Really Dated By: Sloane and Anders’ performances alone are airtight arguments for the necessity of the development of Method Acting a decade later.
DVD Bonuses: The lone critical voice on The Lady from Shanghai disc is provided by… guess who?! Peter Bogdanovich. As I detailed in my Third Man piece, Bogdanovich befriended the old, washed-up Welles in the 70s and fawningly soaked up all of his stories and self-mythologizing, so the journalistic integrity of having a personal friend and admitted devotee being the only “critical” voice on the DVD is questionable…but I guess DVDs aren’t necessarily held to the same standard as other media outlets. And Bogdonavich doesn’t disappoint: he kicks things off by appearing in one of his trademark ascots and telling us that he was “blown away” by The Lady from Shanghai.
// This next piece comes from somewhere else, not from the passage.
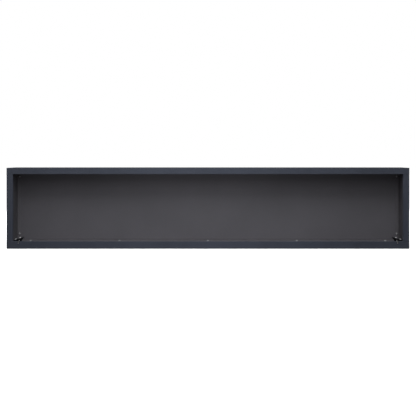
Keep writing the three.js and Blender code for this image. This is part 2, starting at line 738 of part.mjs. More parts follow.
// Wheel: blades between three discs, on a shaft.
function blowerWheel() {
  const { blades, chord, thick, at, pitch, disc, shaftEnds } = WHEEL;
  const plate = (x) => bar("x", WHEEL_R, [0, 0], [x - disc / 2, x + disc / 2], 40);
  const blade = (i) => {
    const g = new THREE.BoxGeometry(2 * WHEEL_HALF, chord, thick);
    g.rotateX(THREE.MathUtils.degToRad(pitch));
    g.translate(0, at, 0);
    g.rotateX((i / blades) * 2 * Math.PI);
    return toSolid(g);
  };
  return join(
    ...[-WHEEL_HALF + disc / 2, 0, WHEEL_HALF - disc / 2].map(plate),
    ...Array.from({ length: blades }, (_, i) => blade(i)),
    bar("x", SHAFT_R, [0, 0], [-WHEEL_HALF - shaftEnds[0], WHEEL_HALF + shaftEnds[1]], 12),
  );
}

// Scroll: a curved back, a tongue in front, and end plates that carry the shaft.
function blowerScroll() {
  const { half, radius, sheet, top, front, tongue, low } = SCROLL;
  const START = 0.2; // radians from level, where the curve meets the straight back
  const END = -2.0;
  const rear = radius + sheet;
  const back = new THREE.Shape();
  back.moveTo(rear, top);
  back.lineTo(radius, top);
  back.absarc(0, 0, radius, START, END, true);
  back.absarc(0, 0, rear, END, START, false);
  back.lineTo(rear, top);
  const endPlate = (x) => box([x, x + sheet], [front - sheet, rear], [low, top]);
  return cut(
    join(
      prism("x", back, [-half, half], [], 12),
      prism("x", rect([front - sheet, front], [tongue, top]).reverse(), [-half, half]),
      endPlate(-half),
      endPlate(half - sheet),
    ),
    bar("x", SHAFT_R + RUNNING, [0, 0], [-half - 1, half + 1], 16),
  );
}

// Shaded-pole motor on the scroll's right end: a stack with a round rotor bore, and a coil.
function shadedPoleMotor() {
  const { gap, stack, half, low, top, coilLow, coilHalf, bore } = SHADED;
  const start = SCROLL.half + gap;
  const end = start + stack;
  const OVERHANG = 4; // how far the coil and the bearings stand out of the stack
  return cut(
    join(
      box([start, end], [-half, half], [low, top]),
      box([start - OVERHANG, end + OVERHANG], [-coilHalf, coilHalf], [coilLow, low]),
      bar("x", bore, [0, 0], [start - OVERHANG - 1, end + OVERHANG + 1], 20),
    ),
    bar("x", SHAFT_R + RUNNING, [0, 0], [SCROLL.half, end - OVERHANG], 16),
  );
}

// The element's case is a frame over the scroll's mouth. Air rises through the element's fins.
function heaterCase() {
  const { half, y, low, high, sheet } = HEATER;
  const inner = rect([-half + sheet, half - sheet], [y[0] + sheet, y[1] - sheet]);
  return prism("z", rect([-half, half], y), [low, high], [inner]);
}

function heatingElement() {
  const { half, y, low, high, sheet, fins, margin } = HEATER;
  const pitch = (2 * half - 2 * margin) / fins;
  const FRAME = 5; // the element's frame, in front of and behind the fins
  const OPEN = 0.8; // the open part of each pitch
  const gaps = Array.from({ length: fins }, (_, i) => {
    const x = -half + margin + (i + 0.5) * pitch;
    return rect([x - (pitch * OPEN) / 2, x + (pitch * OPEN) / 2], [y[0] + FRAME, y[1] - FRAME]);
  });
  const wall = sheet + GAP;
  const outline = rect([-half + wall, half - wall], [y[0] + wall, y[1] - wall]);
  return prism("z", outline, [low + 3, high - 3], gaps);
}

// Thermal cut-out on the case's end: a round body with two tags.
function thermalCutout() {
  const { half, low, high } = HEATER;
  const z = (low + high) / 2;
  const BODY = { radius: 8, length: 9 };
  const TAG = { length: 6.2, half: 3, y: 4.8, thick: 1.2 };
  const end = half + BODY.length;
  const tagX = [end - SINK, end - SINK + TAG.length];
  const tag = (y) => box(tagX, [y, y + TAG.thick], [z - TAG.half, z + TAG.half]);
  return join(
    bar("x", BODY.radius, [0, z], [half + GAP, end], 20),
    tag(TAG.y),
    tag(-TAG.y - TAG.thick),
  );
}

function buildHeater() {
  const heater = group([0, BLOWER_Y, BLOWER_Z]);
  place(heater, "blower_wheel", blowerWheel(), FINISH.foil());
  place(heater, "blower_scroll", blowerScroll(), FINISH.zinc());
  place(heater, "blower_motor", shadedPoleMotor(), FINISH.copper());
  place(heater, "heater_case", heaterCase(), FINISH.zinc());
  place(heater, "heating_element", heatingElement(), FINISH.foil());
  place(heater, "thermal_cutout", thermalCutout(), FINISH.whitePlastic());
}

// ---------------------------------------------------------------- controls

// Places along the panel, from its centre. Up is into the ceiling.
const BUTTON_X = [-6, 14, 34];
const BUTTON = { radius: 4.6, collar: 5.8, low: -3.4, high: 6.2, collarThick: 1.2 };
const BEZEL = { face: [61, 19], thick: 1.5, skirt: [54, 13], skirtWall: 1.4, skirtHigh: 5 };
const BOSS = { radius: 2, places: [[4, -9], [4, 9], [24, -9], [24, 9]] };
const ROCKER = { x: -36, half: 9.2, depth: 6, tilt: 7, high: 3, ends: -4.4, middle: -3, pivot: 1 };
const SOCKET = { hole: [10.2, 6.6], wall: [11.2, 7.9], top: 11.5, pins: [-6, 0, 6] };
const LENS = { x: 48.5, hole: [3.5, 4], flange: [3.7, 5], top: 2 };
const BOARD_LOW = 13;
const BOARD_THICK = 1.6;

const centred = (x, y, [halfX, halfY]) => rect([x - halfX, x + halfX], [y - halfY, y + halfY]);

function controlBezel() {
  const { face, thick, skirt, skirtWall, skirtHigh } = BEZEL;
  const root = -GAP - SINK; // the skirt and bosses start inside the face plate
  const inside = skirt.map((half) => half - skirtWall);
  const holes = [centred(ROCKER.x, 0, SOCKET.hole), centred(LENS.x, 0, LENS.hole)];
  return cut(
    join(
      prism("z", centred(0, 0, face), [-GAP - thick, -GAP], holes),
      prism("z", centred(0, 0, skirt), [root, skirtHigh], [centred(0, 0, inside)]),
      ...BOSS.places.map((at) => bar("z", BOSS.radius, at, [root, BOARD_LOW - GAP], 12)),
    ),
    ...BUTTON_X.map((x) => bar("z", BUTTON.radius + RUNNING, [x, 0], [-5, 3], 24)),
  );
}

function buttonCap() {
  const { radius, collar, low, high, collarThick } = BUTTON;
  return join(
    bar("z", radius, [0, 0], [low, high], 24),
    bar("z", collar, [0, 0], [0, collarThick], 24),
  );
}

// The rocker's face is two planes that meet over its pivot.
function rockerCap() {
  const { half, depth, high, ends, middle } = ROCKER;
  const TAPER = 0.9;
  return prism("y", [
    [-half, ends],
    [0, middle],
    [half, ends],
    [half * TAPER, high],
    [-half * TAPER, high],
  ], [-depth, depth]);
}

// Rocker housing: an open box round the rocker, with three blades for the leads on top.
function rockerHousing() {
  const { hole, wall, top, pins } = SOCKET;
  const LID = 1.5;
  const BLADE = { halfX: 0.4, halfY: 2.4, length: 6.5 };
  return join(
    prism("z", centred(0, 0, wall), [0, top - LID + SINK], [centred(0, 0, hole)]),
    box([-wall[0], wall[0]], [-wall[1], wall[1]], [top - LID, top]),
    ...pins.map((x) =>
      box(
        [x - BLADE.halfX, x + BLADE.halfX],
        [-BLADE.halfY, BLADE.halfY],
        [top - SINK, top + BLADE.length],
      ),
    ),
  );
}

// Receiver window: a lens that fills its hole, with a flange behind the bezel.
function receiverWindow() {
  const { x, hole, flange, top } = LENS;
  const inHole = hole.map((half) => half - GAP);
  return join(
    prism("z", centred(x, 0, inHole), [-GAP - BEZEL.thick, top]),
    prism("z", centred(x - 0.4, 0, [flange[0] + 0.4, flange[1]]), [0, top]),
  );
}

// Switch board on the bezel's bosses, with a switch over each button.
function switchBoard() {
  const BOARD = { x: [-20, 52], half: 11 };
  const SWITCH = { half: 3, low: 8 };
  return join(
    box(BOARD.x, [-BOARD.half, BOARD.half], [BOARD_LOW, BOARD_LOW + BOARD_THICK]),
    ...BUTTON_X.map((x) =>
      box([x - SWITCH.half, x + SWITCH.half], [-SWITCH.half, SWITCH.half], [SWITCH.low, BOARD_LOW + SINK]),
    ),
  );
}

// Main board, upright at y = -7 on four posts from the rear cover.
const MAIN_BOARD = { x: 480, z: 240, half: [78, 48], face: -7, post: [70, 40], postRadius: 3 };

function mainBoard() {
  const { half, face, post, postRadius } = MAIN_BOARD;
  const front = face - BOARD_THICK;
  const seat = front + 0.6; // the components' own feet sink into the board
  const posts = [[-1, -1], [1, -1], [-1, 1], [1, 1]].map(([sx, sz]) =>
    bar("y", postRadius, [sx * post[0], sz * post[1]], [face, 0], 8),
  );
  const transformer = box([-64, -30], [-34, seat], [-34, -2]);
  const relays = [-16, 12].map((x) => box([x, x + 22], [-24, seat], [-36, -18]));
  const terminals = box([-40, 60], [-18, seat], [26, 38]);
  const capacitor = bar("y", 9, [52, -20], [-32, seat], 16);
  const processor = box([-10, 30], [-11, seat], [-8, 8]);
  const board = box([-half[0], half[0]], [front, face], [-half[1], half[1]]);
  return join(board, ...posts, transformer, ...relays, terminals, capacitor, processor);
}

function buildControls() {
  const panel = group([PANEL_X, PANEL_Y, CEILING_LOW]);
  place(panel, "control_bezel", controlBezel(), FINISH.blackPlastic());
  const cap = buttonCap();
  ["flame_button", "heat_button", "timer_button"].forEach((name, i) =>
    place(panel, name, cap, FINISH.blackPlastic(), [BUTTON_X[i], 0, 0]),
  );
  // The rocker turns about Y in its housing. Here it is off: tilted to one side.
  const rocker = place(panel, "power_rocker", rockerCap(), FINISH.blackPlastic(), [
    ROCKER.x,
    0,
    ROCKER.pivot,
  ]);
  rocker.rotation.y = THREE.MathUtils.degToRad(ROCKER.tilt);
  place(panel, "rocker_housing", rockerHousing(), FINISH.blackPlastic(), [ROCKER.x, 0, 0]);
  place(panel, "receiver_window", receiverWindow(), FINISH.gloss());
  place(panel, "switch_board", switchBoard(), FINISH.board());

  const main = group([MAIN_BOARD.x, REAR_COVER_FRONT - GAP, MAIN_BOARD.z]);
  place(main, "control_board", mainBoard(), FINISH.board());
}

// ---------------------------------------------------------------- supply

// A lead along a smooth curve through the points.
function lead(points, radius) {
  const through = points.map((p) => new THREE.Vector3(...p));
  const extrudePath = new THREE.CatmullRomCurve3(through, false, "centripetal");
  const SIDES = 8;
  const section = new THREE.Shape(
    Array.from({ length: SIDES }, (_, i) => {
      const a = (i / SIDES) * 2 * Math.PI;
      return new THREE.Vector2(radius * Math.cos(a), radius * Math.sin(a));
    }),
  );
  return toSolid(new THREE.ExtrudeGeometry(section, { extrudePath, steps: 48, bevelEnabled: false }));
}

// Junction cover behind the side panel's window, with a pressed ring round the knock-out.
function junctionCover() {
  const [y0, y1] = JUNCTION.y;
  const [z0, z1] = JUNCTION.z;
  const { lap, ring } = JUNCTION;
  const middle = [(y0 + y1) / 2, (z0 + z1) / 2];
  const outer = HALF - SHEET - GAP;
  const pressed = cut(
    bar("x", ring.radius, middle, [outer - SINK, outer + ring.height], 28),
    bar("x", ring.radius - ring.width, middle, [outer, outer + 1], 28),
  );
  return join(box([outer - SHEET, outer], [y0 - lap, y1 + lap], [z0 - lap, z1 + lap]), pressed);
}

// Three-way terminal block between the junction cover and the machine space.
const TERMINALS = { x: [880, 892], y: [36, 64], z: [124, 150], ways: [42, 50, 58], hole: 2.6, holeZ: 143 };

function terminalBlock() {
  const { x, y, z, ways, hole, holeZ } = TERMINALS;
  return cut(box(x, y, z), ...ways.map((way) => bar("x", hole, [way, holeZ], [x[1] - 6, x[1] + 1], 10)));
}

// Supply lead: terminal block to main board. Heater lead: main board to the heater's case.
const SUPPLY_ROUTE = [
  [886, 50, 150.6],
  [886, 52, 176],
  [868, 60, 214],
  [800, 68, 236],
  [720, 71, 246],
  [640, 71, 262],
  [580, 70, 292],
  [545, 67, 308],
  [526, 65.5, 301],
  [520, 65.5, 279],
];
const HEATER_ROUTE = [
  [430, 60, 279],
  [420, 60, 292],
  [380, 62, 312],
  [300, 64, 330],
  [220, 62, 342],
  [166, 54, 342],
  [138, 48, 333],
];

function buildSupply() {
  const supply = group();
  place(supply, "junction_cover", junctionCover(), FINISH.zinc());
  place(supply, "terminal_block", terminalBlock(), FINISH.whitePlastic());
  place(supply, "supply_lead", lead(SUPPLY_ROUTE, 3), FINISH.cable());
  place(supply, "heater_lead", lead(HEATER_ROUTE, 2.5), FINISH.cable());
}

buildFrame();
buildCasing();
buildHangers();
buildRecess();
buildScrews();
buildGlassFittings();
buildFlameMechanism();
buildHeater();
buildControls();
buildSupply();

export default fireplace;
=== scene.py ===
"""The looks of a linear electric fireplace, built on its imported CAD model."""

import json
import math

import bmesh
import bpy
from mathutils import Matrix, Vector


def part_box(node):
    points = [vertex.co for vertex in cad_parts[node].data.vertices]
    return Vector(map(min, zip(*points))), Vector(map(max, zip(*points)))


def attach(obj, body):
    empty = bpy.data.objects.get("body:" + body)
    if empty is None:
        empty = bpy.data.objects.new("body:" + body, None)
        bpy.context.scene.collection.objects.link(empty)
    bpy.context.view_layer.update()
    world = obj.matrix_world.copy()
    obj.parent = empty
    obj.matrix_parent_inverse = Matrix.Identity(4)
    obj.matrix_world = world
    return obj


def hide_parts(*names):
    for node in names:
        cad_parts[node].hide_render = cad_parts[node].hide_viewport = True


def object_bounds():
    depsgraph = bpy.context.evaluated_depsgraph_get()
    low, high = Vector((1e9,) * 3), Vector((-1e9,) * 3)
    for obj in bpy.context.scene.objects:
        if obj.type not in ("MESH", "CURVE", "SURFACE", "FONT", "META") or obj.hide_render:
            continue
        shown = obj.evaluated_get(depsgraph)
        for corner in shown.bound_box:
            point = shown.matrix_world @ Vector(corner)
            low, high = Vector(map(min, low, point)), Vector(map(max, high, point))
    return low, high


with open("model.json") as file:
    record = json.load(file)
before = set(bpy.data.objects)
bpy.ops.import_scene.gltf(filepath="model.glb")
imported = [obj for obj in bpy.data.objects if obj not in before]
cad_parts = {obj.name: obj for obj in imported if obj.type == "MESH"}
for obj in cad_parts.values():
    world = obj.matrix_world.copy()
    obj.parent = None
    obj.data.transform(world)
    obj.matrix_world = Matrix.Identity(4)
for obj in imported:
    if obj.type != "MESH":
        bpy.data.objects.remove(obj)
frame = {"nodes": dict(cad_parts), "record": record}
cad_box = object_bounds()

MM = 0.001
LOW, HIGH = cad_box
NODES = frame["nodes"]
SLOT_OF = {s["node"]: s["material_slot"] for s in frame["record"]["subparts"]}
BODY_OF = {n: body for body, names in frame["record"]["behaviour"]["bodies"].items() for n in names}


# ---------------------------------------------------------------- camera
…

As much as I rip on Bogdanovich, he does offer some interesting facts and insights about the production and meaning of these films. He’s at his best when he’s talking about Welles’ mis-en-scene. Clips are shown of the interestingly-shot location stuff in the movie, and Bogdanovich points out how Welles uses “the background to comment on and undermine the drama going on in the foreground.” Hey, he did direct The Last Picture Show, I guess.